The statutes provide that the bond must be "for the benefit and protection of each and every purchaser." Nothing in the statutes would allow a developer to fail to protect any purchaser's deposit, based on the date of purchase.

Finally, Gulf suggests that application of the bond to this claim would improperly apply the bond retroactively, seeking to distinguish this case from People v. Great American Ins. Co. (1963) 222 Cal.App.2d 552, 35 Cal.Rptr. 267, cited by the trial court, which held that in some circumstances a bond may be interpreted retroactively. We need not detain ourselves with this argument. We do not interpret the bond retroactively, but in accord with its own terms.

Disposition

The judgment is affirmed.

We concur: GRIGNON, Acting P.J., and MOSK, J.

NOTES

[1] All further statutory references are to that code.

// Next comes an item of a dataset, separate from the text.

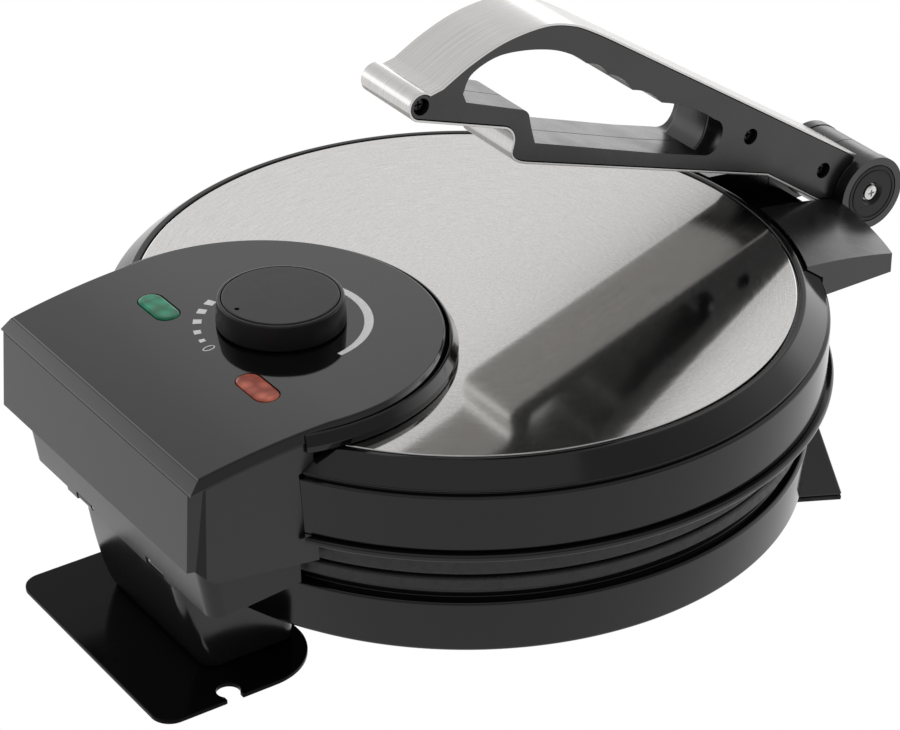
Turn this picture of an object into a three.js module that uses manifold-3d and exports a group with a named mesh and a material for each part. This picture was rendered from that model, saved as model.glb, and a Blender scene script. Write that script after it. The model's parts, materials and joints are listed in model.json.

[2] Section 11013.2 is applicable to subdivisions which are subject to blanket encumbrances, and section 11013.4 is applicable to subdivisions which are not subject to such encumbrances. The language quoted in the text herein is the same in both statutes, but they are identical not in all respects. The record does not tell us whether LaVina Estates was subject to a blanket encumbrance, and the bond references both statutes.

[3] The parties apparently agree that, but for the issue before us here, Corby would be entitled to recover on the bond.

[4] Default judgment was entered against LaVina Estates and its related entity, Compass Homes.

[5] There is a dispute about the meaning of the word "sold." The trial court found that it meant the close of escrow and includes Corby. Gulf argues that it means execution of the purchase agreement, so that Corby is excluded. We need not resolve this dispute. Corby's lot was either sold at the time the bond was issued — in which case his claim is covered — or it was still being offered for sale, in which case his claim was covered. The inclusive language of the bond does not allow for a third, in-limbo, option.